**Prompt**
Copy exactly the lines of the material below that run from the one containing "pin_radius * round_share))" through the one containing "obj.parent = empty". Copy no other lines.

**Data supplied**

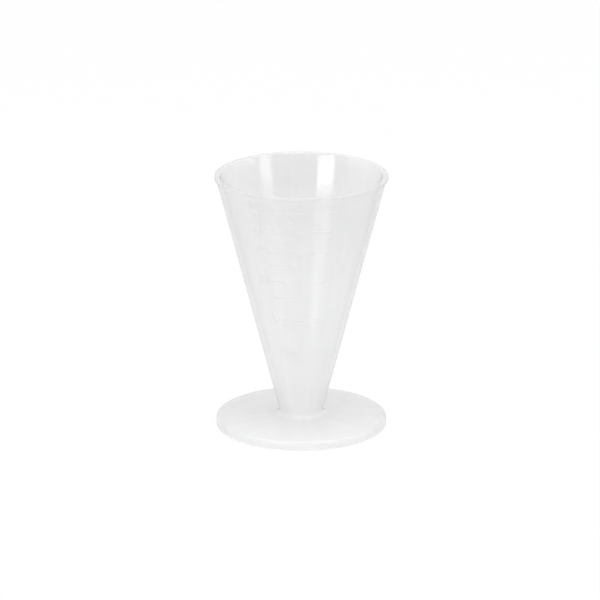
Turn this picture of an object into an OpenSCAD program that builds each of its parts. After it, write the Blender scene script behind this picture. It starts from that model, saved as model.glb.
--
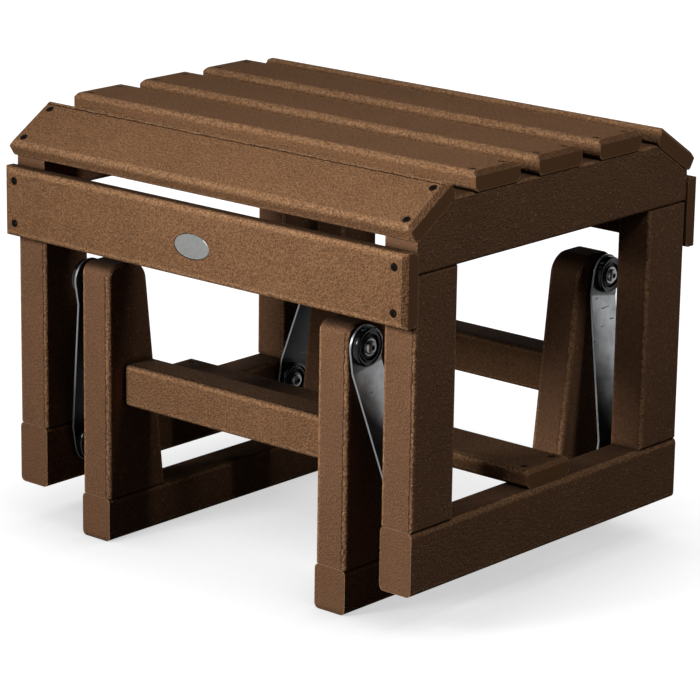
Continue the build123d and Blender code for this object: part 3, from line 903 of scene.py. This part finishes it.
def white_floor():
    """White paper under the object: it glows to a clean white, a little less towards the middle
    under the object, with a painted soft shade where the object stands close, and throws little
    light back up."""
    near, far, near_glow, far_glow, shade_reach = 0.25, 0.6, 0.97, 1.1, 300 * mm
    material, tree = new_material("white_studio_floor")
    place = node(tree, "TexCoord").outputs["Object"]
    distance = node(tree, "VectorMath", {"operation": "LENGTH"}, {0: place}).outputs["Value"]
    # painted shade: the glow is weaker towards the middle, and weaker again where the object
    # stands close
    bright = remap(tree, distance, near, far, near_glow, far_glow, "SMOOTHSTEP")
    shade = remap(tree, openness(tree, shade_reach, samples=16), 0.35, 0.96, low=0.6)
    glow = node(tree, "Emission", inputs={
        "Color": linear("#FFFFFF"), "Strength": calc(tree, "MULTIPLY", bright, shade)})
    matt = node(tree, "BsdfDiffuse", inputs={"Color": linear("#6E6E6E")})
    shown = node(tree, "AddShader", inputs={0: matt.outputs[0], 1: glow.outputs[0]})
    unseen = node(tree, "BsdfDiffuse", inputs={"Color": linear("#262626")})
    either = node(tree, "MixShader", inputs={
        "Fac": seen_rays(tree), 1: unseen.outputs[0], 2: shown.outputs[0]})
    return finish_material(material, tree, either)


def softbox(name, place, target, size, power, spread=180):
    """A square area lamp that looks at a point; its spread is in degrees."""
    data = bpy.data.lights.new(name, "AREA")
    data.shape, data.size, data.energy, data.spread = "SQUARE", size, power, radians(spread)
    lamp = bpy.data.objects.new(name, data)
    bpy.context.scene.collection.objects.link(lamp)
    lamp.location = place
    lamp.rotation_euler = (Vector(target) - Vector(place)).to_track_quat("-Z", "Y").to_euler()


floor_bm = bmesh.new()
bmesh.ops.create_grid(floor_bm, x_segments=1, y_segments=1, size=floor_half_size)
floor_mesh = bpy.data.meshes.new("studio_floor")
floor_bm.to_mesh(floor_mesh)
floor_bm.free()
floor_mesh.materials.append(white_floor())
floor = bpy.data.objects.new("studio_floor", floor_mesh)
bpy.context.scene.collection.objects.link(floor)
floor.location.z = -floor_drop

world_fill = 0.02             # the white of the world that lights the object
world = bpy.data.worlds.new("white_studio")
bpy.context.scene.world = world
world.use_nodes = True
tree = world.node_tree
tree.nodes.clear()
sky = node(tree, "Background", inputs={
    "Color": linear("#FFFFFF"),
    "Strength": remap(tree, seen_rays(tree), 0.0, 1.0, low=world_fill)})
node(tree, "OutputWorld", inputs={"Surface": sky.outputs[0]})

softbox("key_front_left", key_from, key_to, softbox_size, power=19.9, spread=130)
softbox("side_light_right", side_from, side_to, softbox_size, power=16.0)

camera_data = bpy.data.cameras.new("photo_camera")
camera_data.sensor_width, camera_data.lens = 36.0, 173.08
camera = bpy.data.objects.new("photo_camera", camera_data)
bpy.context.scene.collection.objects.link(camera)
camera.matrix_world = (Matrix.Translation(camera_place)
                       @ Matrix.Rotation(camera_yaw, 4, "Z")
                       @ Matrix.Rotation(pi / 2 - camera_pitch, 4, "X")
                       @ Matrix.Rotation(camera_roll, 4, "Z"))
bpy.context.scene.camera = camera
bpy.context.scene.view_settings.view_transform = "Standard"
==
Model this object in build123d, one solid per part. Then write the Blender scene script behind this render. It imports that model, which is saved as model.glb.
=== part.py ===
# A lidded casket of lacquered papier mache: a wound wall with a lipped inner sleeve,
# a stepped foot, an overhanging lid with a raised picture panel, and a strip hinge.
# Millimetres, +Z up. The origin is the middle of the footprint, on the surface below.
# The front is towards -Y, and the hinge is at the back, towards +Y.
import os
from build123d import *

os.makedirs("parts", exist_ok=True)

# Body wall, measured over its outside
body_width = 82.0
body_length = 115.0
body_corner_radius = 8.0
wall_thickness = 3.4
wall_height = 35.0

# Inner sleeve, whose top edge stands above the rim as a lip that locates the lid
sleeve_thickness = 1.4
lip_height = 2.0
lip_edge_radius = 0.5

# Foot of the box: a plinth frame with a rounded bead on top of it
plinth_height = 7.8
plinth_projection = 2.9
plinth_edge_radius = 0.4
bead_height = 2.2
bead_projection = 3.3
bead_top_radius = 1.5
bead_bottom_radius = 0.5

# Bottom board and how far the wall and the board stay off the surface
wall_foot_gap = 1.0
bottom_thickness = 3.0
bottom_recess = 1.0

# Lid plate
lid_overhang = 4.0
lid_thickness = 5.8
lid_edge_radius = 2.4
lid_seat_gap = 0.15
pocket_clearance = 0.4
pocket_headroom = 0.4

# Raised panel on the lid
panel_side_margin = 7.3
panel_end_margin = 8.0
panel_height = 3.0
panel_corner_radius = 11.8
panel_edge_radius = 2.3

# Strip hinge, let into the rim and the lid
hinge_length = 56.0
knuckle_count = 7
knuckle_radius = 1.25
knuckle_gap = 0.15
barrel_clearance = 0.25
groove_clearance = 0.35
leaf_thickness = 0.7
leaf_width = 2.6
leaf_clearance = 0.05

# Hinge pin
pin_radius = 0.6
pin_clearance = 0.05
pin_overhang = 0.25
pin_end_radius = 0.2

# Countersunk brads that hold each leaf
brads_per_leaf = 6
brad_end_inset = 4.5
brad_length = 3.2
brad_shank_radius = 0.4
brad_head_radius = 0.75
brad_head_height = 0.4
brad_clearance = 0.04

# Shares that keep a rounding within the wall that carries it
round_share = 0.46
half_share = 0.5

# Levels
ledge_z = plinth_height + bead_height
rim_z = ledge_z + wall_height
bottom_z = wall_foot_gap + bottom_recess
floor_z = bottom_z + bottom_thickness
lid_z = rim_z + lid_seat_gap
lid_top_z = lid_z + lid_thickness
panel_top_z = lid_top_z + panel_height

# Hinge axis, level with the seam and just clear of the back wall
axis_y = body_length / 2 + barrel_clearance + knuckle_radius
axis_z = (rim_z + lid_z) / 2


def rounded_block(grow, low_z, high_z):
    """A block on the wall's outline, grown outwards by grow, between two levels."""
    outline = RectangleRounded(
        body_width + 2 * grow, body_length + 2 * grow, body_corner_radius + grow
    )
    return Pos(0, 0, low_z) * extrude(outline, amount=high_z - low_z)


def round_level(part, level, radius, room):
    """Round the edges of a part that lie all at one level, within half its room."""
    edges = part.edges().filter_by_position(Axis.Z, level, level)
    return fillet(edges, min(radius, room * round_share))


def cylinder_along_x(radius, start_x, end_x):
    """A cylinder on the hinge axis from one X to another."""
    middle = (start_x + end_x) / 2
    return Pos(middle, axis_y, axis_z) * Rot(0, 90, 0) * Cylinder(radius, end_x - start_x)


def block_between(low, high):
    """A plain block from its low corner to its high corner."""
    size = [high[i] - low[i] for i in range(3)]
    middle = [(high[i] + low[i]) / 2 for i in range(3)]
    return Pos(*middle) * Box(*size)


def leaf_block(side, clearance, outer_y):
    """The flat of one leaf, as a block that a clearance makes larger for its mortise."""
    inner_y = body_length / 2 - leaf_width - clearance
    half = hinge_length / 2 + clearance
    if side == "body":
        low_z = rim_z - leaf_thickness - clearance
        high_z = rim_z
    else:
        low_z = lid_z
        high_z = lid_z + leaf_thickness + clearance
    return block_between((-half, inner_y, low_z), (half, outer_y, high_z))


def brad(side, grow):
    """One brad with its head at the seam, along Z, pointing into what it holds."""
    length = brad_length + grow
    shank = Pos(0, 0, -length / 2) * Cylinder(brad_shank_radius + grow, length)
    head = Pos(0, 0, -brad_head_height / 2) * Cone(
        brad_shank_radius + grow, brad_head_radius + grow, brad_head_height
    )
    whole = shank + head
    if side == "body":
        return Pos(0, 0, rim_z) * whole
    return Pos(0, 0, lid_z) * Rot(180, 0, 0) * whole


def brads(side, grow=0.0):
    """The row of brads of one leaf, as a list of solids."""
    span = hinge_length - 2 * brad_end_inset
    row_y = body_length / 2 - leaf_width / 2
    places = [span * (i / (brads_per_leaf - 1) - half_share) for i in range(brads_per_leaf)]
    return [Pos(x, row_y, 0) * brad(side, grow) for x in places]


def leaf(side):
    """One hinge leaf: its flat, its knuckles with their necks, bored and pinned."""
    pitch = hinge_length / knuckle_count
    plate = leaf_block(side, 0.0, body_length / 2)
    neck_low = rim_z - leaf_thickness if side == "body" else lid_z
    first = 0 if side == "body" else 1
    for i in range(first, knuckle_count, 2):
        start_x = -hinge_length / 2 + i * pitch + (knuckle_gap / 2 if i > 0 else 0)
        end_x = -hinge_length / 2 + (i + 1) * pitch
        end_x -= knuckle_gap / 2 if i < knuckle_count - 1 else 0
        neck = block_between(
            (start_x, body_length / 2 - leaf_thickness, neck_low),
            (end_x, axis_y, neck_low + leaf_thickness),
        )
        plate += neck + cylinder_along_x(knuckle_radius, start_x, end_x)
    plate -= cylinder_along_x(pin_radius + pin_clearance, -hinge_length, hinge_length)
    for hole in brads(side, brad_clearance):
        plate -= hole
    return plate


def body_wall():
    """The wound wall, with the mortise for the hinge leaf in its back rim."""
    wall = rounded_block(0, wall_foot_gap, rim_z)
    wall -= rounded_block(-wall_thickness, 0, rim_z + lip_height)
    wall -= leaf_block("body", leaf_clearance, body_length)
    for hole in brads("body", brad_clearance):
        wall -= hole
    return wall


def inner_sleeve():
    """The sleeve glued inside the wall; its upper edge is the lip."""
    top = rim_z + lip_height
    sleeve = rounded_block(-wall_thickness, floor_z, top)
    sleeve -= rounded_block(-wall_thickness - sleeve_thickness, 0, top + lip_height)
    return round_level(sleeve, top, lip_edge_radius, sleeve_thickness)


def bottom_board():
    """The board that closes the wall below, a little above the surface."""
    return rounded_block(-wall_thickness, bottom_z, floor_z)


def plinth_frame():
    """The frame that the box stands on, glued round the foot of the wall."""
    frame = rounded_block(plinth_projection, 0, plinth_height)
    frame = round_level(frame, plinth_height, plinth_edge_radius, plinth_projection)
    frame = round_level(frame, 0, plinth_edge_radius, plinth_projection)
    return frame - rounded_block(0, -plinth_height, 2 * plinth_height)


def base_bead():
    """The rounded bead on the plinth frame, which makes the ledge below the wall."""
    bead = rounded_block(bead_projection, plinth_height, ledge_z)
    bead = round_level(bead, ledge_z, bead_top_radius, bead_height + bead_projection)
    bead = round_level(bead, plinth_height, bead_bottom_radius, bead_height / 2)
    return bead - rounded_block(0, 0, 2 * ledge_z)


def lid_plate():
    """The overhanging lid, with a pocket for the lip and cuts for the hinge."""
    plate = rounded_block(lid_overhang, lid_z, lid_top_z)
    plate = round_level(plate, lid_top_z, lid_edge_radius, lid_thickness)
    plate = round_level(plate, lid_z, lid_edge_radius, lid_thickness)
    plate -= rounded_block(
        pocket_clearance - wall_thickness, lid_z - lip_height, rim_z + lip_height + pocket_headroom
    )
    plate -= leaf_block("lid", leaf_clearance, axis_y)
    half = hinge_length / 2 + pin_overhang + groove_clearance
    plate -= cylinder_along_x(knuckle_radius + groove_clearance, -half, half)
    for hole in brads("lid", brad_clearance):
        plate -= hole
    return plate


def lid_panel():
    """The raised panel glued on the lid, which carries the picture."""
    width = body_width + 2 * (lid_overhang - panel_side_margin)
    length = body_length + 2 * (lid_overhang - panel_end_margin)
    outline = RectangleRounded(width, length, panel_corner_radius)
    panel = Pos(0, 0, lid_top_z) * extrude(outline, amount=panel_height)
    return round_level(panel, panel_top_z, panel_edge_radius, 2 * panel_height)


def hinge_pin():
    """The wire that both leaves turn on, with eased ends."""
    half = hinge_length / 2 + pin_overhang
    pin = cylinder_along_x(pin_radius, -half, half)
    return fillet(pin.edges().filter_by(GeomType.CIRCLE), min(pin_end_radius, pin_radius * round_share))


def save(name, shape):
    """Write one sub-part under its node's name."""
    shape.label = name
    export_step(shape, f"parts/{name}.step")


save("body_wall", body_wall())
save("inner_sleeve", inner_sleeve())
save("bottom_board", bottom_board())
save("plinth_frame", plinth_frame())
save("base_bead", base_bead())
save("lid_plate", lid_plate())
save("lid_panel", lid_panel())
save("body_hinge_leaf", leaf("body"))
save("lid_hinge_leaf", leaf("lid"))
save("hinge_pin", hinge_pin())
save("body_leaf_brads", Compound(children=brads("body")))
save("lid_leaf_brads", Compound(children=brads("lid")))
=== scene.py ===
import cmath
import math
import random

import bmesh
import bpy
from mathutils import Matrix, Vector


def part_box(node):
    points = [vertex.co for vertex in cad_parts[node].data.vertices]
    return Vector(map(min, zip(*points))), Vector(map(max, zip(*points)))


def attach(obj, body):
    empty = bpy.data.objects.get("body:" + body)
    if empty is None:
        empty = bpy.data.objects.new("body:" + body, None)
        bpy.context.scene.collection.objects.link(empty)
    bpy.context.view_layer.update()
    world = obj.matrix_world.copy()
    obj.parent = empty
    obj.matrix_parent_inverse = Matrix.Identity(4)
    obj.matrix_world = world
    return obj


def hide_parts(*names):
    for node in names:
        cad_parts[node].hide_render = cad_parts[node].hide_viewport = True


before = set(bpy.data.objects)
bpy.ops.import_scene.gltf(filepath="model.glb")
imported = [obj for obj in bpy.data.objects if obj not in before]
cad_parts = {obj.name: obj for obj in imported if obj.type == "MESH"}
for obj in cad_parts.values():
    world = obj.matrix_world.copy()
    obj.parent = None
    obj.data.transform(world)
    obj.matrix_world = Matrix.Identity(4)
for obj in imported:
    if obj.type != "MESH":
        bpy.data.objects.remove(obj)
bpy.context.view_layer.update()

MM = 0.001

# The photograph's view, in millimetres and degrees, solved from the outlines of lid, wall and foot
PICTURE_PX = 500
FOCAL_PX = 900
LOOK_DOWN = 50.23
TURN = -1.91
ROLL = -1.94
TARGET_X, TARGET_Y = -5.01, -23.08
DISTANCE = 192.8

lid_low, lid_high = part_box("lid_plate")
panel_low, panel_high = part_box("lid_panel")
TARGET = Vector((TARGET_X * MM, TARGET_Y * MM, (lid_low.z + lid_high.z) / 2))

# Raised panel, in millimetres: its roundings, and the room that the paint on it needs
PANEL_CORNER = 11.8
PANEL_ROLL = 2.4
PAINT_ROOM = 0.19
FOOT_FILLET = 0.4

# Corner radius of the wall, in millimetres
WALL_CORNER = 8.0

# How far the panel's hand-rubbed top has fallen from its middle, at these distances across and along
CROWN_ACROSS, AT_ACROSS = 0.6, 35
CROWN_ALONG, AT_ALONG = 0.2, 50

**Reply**
    return fillet(pin.edges().filter_by(GeomType.CIRCLE), min(pin_end_radius, pin_radius * round_share))


def save(name, shape):
    """Write one sub-part under its node's name."""
    shape.label = name
    export_step(shape, f"parts/{name}.step")


save("body_wall", body_wall())
save("inner_sleeve", inner_sleeve())
save("bottom_board", bottom_board())
save("plinth_frame", plinth_frame())
save("base_bead", base_bead())
save("lid_plate", lid_plate())
save("lid_panel", lid_panel())
save("body_hinge_leaf", leaf("body"))
save("lid_hinge_leaf", leaf("lid"))
save("hinge_pin", hinge_pin())
save("body_leaf_brads", Compound(children=brads("body")))
save("lid_leaf_brads", Compound(children=brads("lid")))
=== scene.py ===
import cmath
import math
import random

import bmesh
import bpy
from mathutils import Matrix, Vector


def part_box(node):
    points = [vertex.co for vertex in cad_parts[node].data.vertices]
    return Vector(map(min, zip(*points))), Vector(map(max, zip(*points)))


def attach(obj, body):
    empty = bpy.data.objects.get("body:" + body)
    if empty is None:
        empty = bpy.data.objects.new("body:" + body, None)
        bpy.context.scene.collection.objects.link(empty)
    bpy.context.view_layer.update()
    world = obj.matrix_world.copy()
    obj.parent = empty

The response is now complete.